§ Given data:
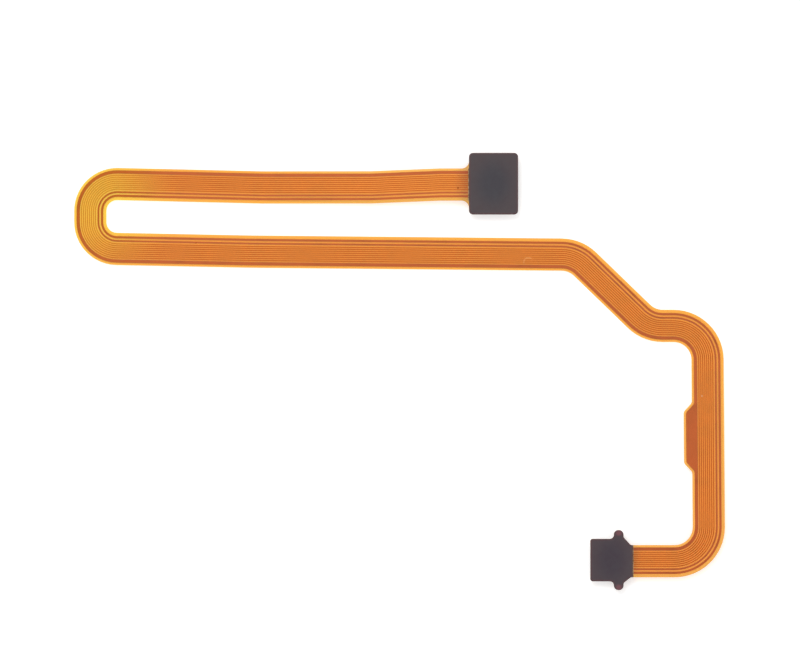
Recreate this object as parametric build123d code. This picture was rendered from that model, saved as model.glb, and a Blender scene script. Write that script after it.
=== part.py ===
from build123d import *
import os
from math import atan2, cos, radians, sin, tan

# Flexible printed cable: a strip of polyimide laminate with eleven copper conductors, a board-to-board
# socket under one end and a plug under the other, and a stiffener on top of each end. The strip is cut
# flat in a hairpin loop, a long arm, a diagonal, a leg and a short run. It lies on a table on its
# connectors and its film, so it climbs gently towards both ends.
# Frame: origin at the centre of the socket's mating face, +Z up, +X from the loop towards the leg and
# +Y from the plug towards the socket. Millimetres.

# Laminate, counted from the table upwards, and the hair's breadth left to each bond line
bond_line = 0.003
cover_thickness = 0.05
copper_thickness = 0.035
base_thickness = 0.05
glue_thickness = 0.03
stiffener_thickness = 0.18
stiffener_chamfer = 0.04

# Copper, counted across the strip from its ground side
ground_margin = 0.235
ground_width = 0.33
ground_gap = 0.11
contact_pitch = 0.4
contacts_per_row = 6
line_width = 0.1
supply_gap = 0.15
supply_width = 0.18
return_gap = 0.165
return_width = 0.22
supply_margin = 0.33
recess_clearance = 0.02

# Centre line of the strip, walked from the socket to the plug: runs from corner to corner
lead_run = 5.33
joggle_run = 6.9
middle_run = 10.9
upper_run = 17.19
loop_run = 6.5
return_run = 15.99
long_run = 32.51
diagonal_run = 10.23
shoulder_run = 5.85
leg_run = 23.51
plug_run = 9.75

# How far its runs lean, in degrees, and the radii of its corners
joggle_angle = 2.28
upper_lean = 1.34
return_lean = 1.14
long_lean = 0.55
diagonal_angle = 44.07
leg_lean = 0.36
loop_radius = 2.68
corner_radius = 3.4

# Tab on the ground side of the leg, measured along the leg from its top corner
tab_start = 7.69
tab_length = 6.92
tab_shoulder = 0.89
tab_depth = 0.82
tab_radius = 0.5

# Widened ends of the strip, each shifted off its connector towards the supply side, with a rim of film
# beyond each end of the connector's window
socket_pad_length = 4.91
socket_pad_rim = 0.775
socket_pad_shift = 0.205
socket_pad_radius = 0.4
flare_radius = 0.75
plug_pad_length = 4.24
plug_pad_rim = 0.32
plug_pad_shift = 0.176
plug_pad_radius = 0.25
ear_width = 0.97
ear_reach = 0.875
ear_setback = 0.72
ear_tip_radius = 0.46
ear_root_radius = 0.4
ear_shoulder = 0.165
neck_length = 0.725
neck_radius = 0.3
glue_reach = 0.08
glue_inset = 0.14

# Soldered side of both connectors, with heights counted from the copper
solder_gap = 0.03
contact_width = 0.15
contact_thickness = 0.08
contact_bevel = 0.05
slot_clearance = 0.01
foot_length = 0.34
land_width = 0.2
land_margin = 0.05
window_clearance = 0.08
crossing_length = 0.6
taper_length = 0.4
anchor_width = 1.0
anchor_thickness = 0.1
anchor_foot = 0.24
anchor_lip = 0.2
housing_corner = 0.1
rim_chamfer = 0.06

# Socket, with heights counted from the copper
socket_height = 0.75
socket_wall = 0.34
socket_groove = 0.55
socket_island = 0.7
socket_island_height = 0.6
socket_floor = 0.2
socket_end_groove = 0.44
socket_end_wall = 0.42
spring_height = 0.52
wall_spring_height = 0.42
bulge_depth = 0.09
bulge_length = 0.24

# Plug, with heights counted from the copper
plug_height = 0.6
plug_clearance = 0.08
plug_ridge = 0.34
plug_end_ridge = 0.28
plug_floor = 0.18
plug_spring_rest = 0.26

# Copper positions across the strip, worked out from the sizes above
line_pitch = contact_pitch / 2
line_count = 2 * (contacts_per_row - 2)
lines_width = (line_count - 1) * line_pitch + line_width
ground_side = ground_margin + ground_width + ground_gap
supply_side = supply_gap + supply_width + return_gap + return_width + supply_margin
strip_width = ground_side + lines_width + supply_side
half_strip = strip_width / 2
ground_edge = -half_strip + ground_margin
first_line = -half_strip + ground_side + line_width / 2
supply_edge = -half_strip + ground_side + lines_width + supply_gap
return_edge = supply_edge + supply_width + return_gap
copper_edge = return_edge + return_width
land_span = (contacts_per_row - 1) * contact_pitch
land_middle = first_line - contact_pitch + land_span / 2

# Heights of the layers and of the two ends
copper_bottom = cover_thickness + bond_line
copper_top = copper_bottom + copper_thickness
base_bottom = copper_top + bond_line
film_top = base_bottom + base_thickness
socket_lift = socket_height - copper_bottom
plug_lift = plug_height - copper_bottom

# Half sizes of the connectors, and the places of their lands
groove_half_x = socket_island / 2 + socket_groove
island_half_y = (land_span + contact_width) / 2
groove_half_y = island_half_y + socket_end_groove
socket_half_x = groove_half_x + socket_wall
socket_half_y = groove_half_y + socket_end_wall
plug_half_x = groove_half_x - plug_clearance
plug_half_y = groove_half_y - plug_clearance
land_half = foot_length / 2 + land_margin
socket_row = socket_half_x + foot_length / 2
plug_row = plug_half_x + foot_length / 2
window_reach = land_margin + window_clearance
socket_pad_width = 2 * (socket_half_y + anchor_foot + window_reach + socket_pad_rim)
plug_pad_width = 2 * (plug_half_y + anchor_foot + window_reach + plug_pad_rim)
beyond = 100.0


# Route of the strip

def unit(heading):
    """Unit vector along a heading in degrees."""
    return Vector(cos(radians(heading)), sin(radians(heading)))


def walked(start, legs):
    """Corner points of a route given as (run, heading) pairs."""
    points = [start]
    for run, heading in legs:
        points.append(points[-1] + unit(heading) * run)
    return points


def turn_between(before, after):
    """Signed turn between two headings in degrees, left turns positive."""
    return (after - before + 180) % 360 - 180


legs = [
    (socket_row + land_half + lead_run, 180),
    (joggle_run, 180 + joggle_angle),
    (middle_run, 180),
    (upper_run, 180 - upper_lean),
    (loop_run, 270),
    (return_run, 360 - return_lean),
    (long_run, 360 - long_lean),
    (diagonal_run, 360 - diagonal_angle),
    (shoulder_run, 360),
    (leg_run, 270 + leg_lean),
    (plug_run + plug_row + land_half, 180),
]
bends = [0] * 3 + [loop_radius] * 2 + [0] + [corner_radius] * 4
turns = [turn_between(before[1], after[1]) for before, after in zip(legs, legs[1:])]
route = walked(Vector(socket_row + land_half, land_middle), legs)
middle_end, upper_end, loop_end, leg_top, leg_foot = (route[i] for i in (3, 4, 5, 9, 10))
leg_heading = legs[9][1]
plug_x = route[-1].X + plug_row + land_half
plug_y = route[-1].Y - land_middle


def side_line(across):
    """Corners of the line beside the centre line, as (point, radius) pairs."""
    corners = []
    for corner, leg, turn, bend in zip(route[1:], legs, turns, bends):
        out = unit(leg[1] + turn / 2 + 90) * (across / cos(radians(turn / 2)))
        radius = bend - across if turn > 0 else bend + across
        corners.append((corner + out, radius if bend else 0))
    return corners


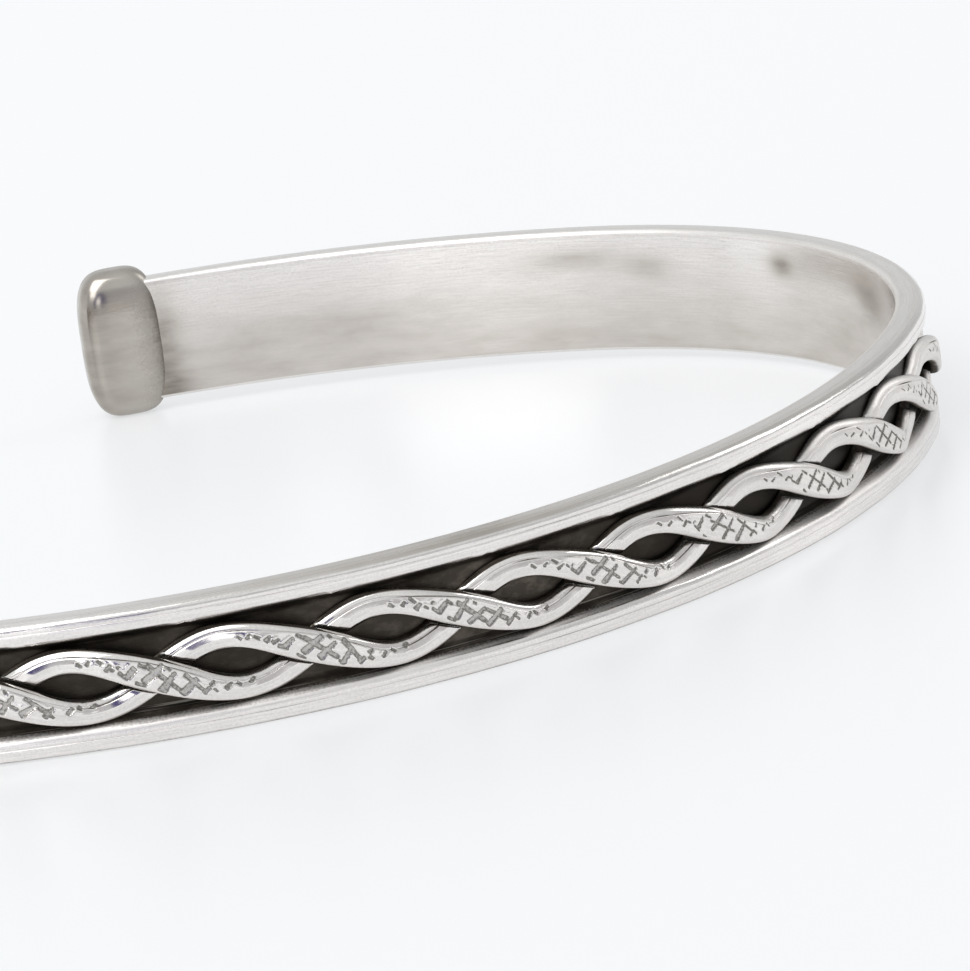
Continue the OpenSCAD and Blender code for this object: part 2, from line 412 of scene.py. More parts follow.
# A cap's rings and the points of each, the powers that shape it, the scale of its texture
# round it and up it, its tarnish, and its oxide with painted shadow towards the joint
CAP_RINGS, CAP_POINTS = 71, 96
CAP_SQUARE, CAP_BARREL = 3.2, 3.4
CAP_TEXTURE_ROUND, CAP_TEXTURE_UP = 1.5, 3
CAP_DULL, CAP_DULL_OUTWARDS, CAP_DULLEST = 1.0, 0.45, 1.4
CAP_OXIDE_AND_SHADE_FROM, CAP_OXIDE_AND_SHADE = 0.1, 0.8


def make_cap(name, side):
    """A pillow-shaped cross-bar: domed on every side, and squarer round its long edges."""
    around = np.linspace(0, 2 * math.pi, CAP_POINTS + 1)[:-1]
    rise = np.sin(np.linspace(-math.pi / 2, math.pi / 2, CAP_RINGS + 2))[1:-1]
    length, depth, height = CAP_LEN / 2, CAP_T / 2, BAND_H / 2 + CAP_OVER
    c, s = np.cos(around), np.sin(around)
    reach = (np.abs(c) ** CAP_SQUARE + np.abs(s) ** CAP_SQUARE) ** (-1 / CAP_SQUARE)
    across = (1 - np.abs(rise) ** CAP_BARREL) ** (1 / CAP_BARREL)
    x = length * across[:, None] * (reach * c)[None, :]
    y = depth * across[:, None] * (reach * s)[None, :]
    z = height * rise[:, None] + 0 * x
    ch, sh = math.cos(CAP_HEADING), math.sin(CAP_HEADING)
    points = lying(side * (CAP_X + x * ch - y * sh), CAP_Y + x * sh + y * ch, z + BAND_H / 2)
    # tarnish grows towards the cap's free end, and oxide with painted shadow towards its joint with the
    # band
    tarnish_and_shade = np.clip(CAP_DULL + CAP_DULL_OUTWARDS * x / length, 0, CAP_DULLEST)
    oxide_and_shade = np.clip(CAP_OXIDE_AND_SHADE_FROM - x / length, 0, 1) * CAP_OXIDE_AND_SHADE
    if side < 0:
        points, tarnish_and_shade, oxide_and_shade = points[:, ::-1], tarnish_and_shade[:, ::-1], oxide_and_shade[:, ::-1]
    round_it, up_it = around[None, :] * CAP_TEXTURE_ROUND, rise[:, None] * CAP_TEXTURE_UP
    uv = np.stack(np.broadcast_arrays(round_it, up_it), -1)
    return loft(name, points, uv, {"oxide_and_shade": oxide_and_shade, "tarnish_and_shade": tarnish_and_shade, "worn": 0 * tarnish_and_shade})


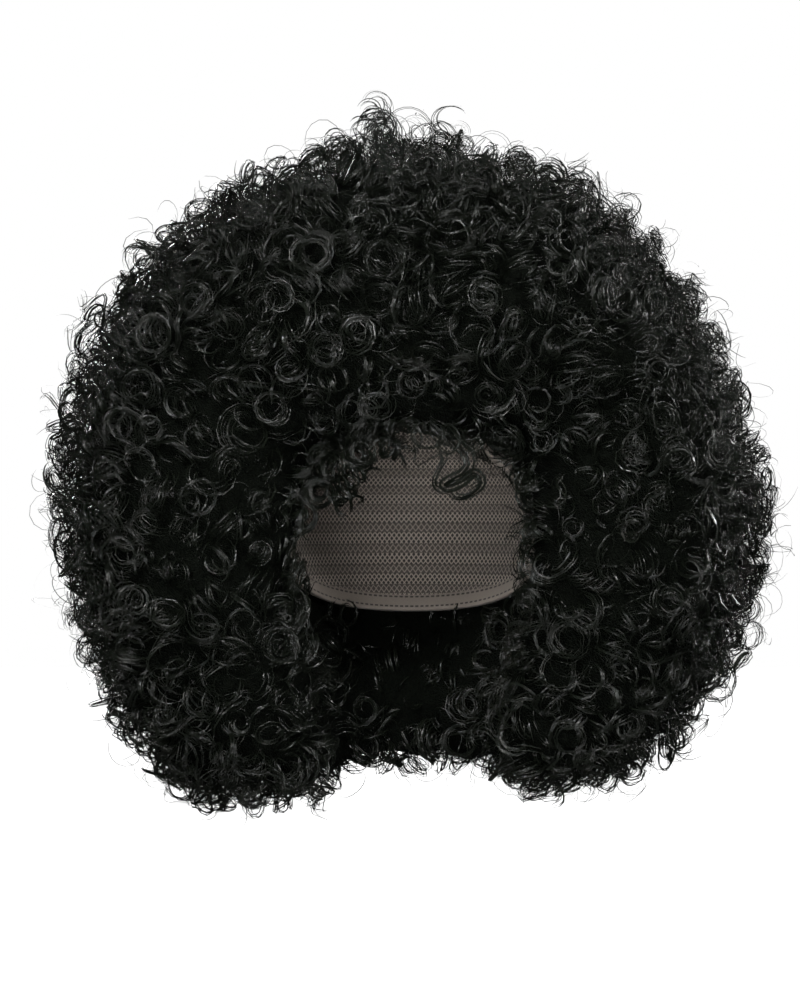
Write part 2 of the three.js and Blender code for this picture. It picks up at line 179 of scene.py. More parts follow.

§ Problem: Give back, exactly as written, each line from the one that contains "Continue the OpenSCAD" through the one that contains "CAP_OXIDE_AND_SHADE_FROM, CAP_OXIDE_AND_SHADE = 0.1, 0.8".

§ Expected answer:
Continue the OpenSCAD and Blender code for this object: part 2, from line 412 of scene.py. More parts follow.
# A cap's rings and the points of each, the powers that shape it, the scale of its texture
# round it and up it, its tarnish, and its oxide with painted shadow towards the joint
CAP_RINGS, CAP_POINTS = 71, 96
CAP_SQUARE, CAP_BARREL = 3.2, 3.4
CAP_TEXTURE_ROUND, CAP_TEXTURE_UP = 1.5, 3
CAP_DULL, CAP_DULL_OUTWARDS, CAP_DULLEST = 1.0, 0.45, 1.4
CAP_OXIDE_AND_SHADE_FROM, CAP_OXIDE_AND_SHADE = 0.1, 0.8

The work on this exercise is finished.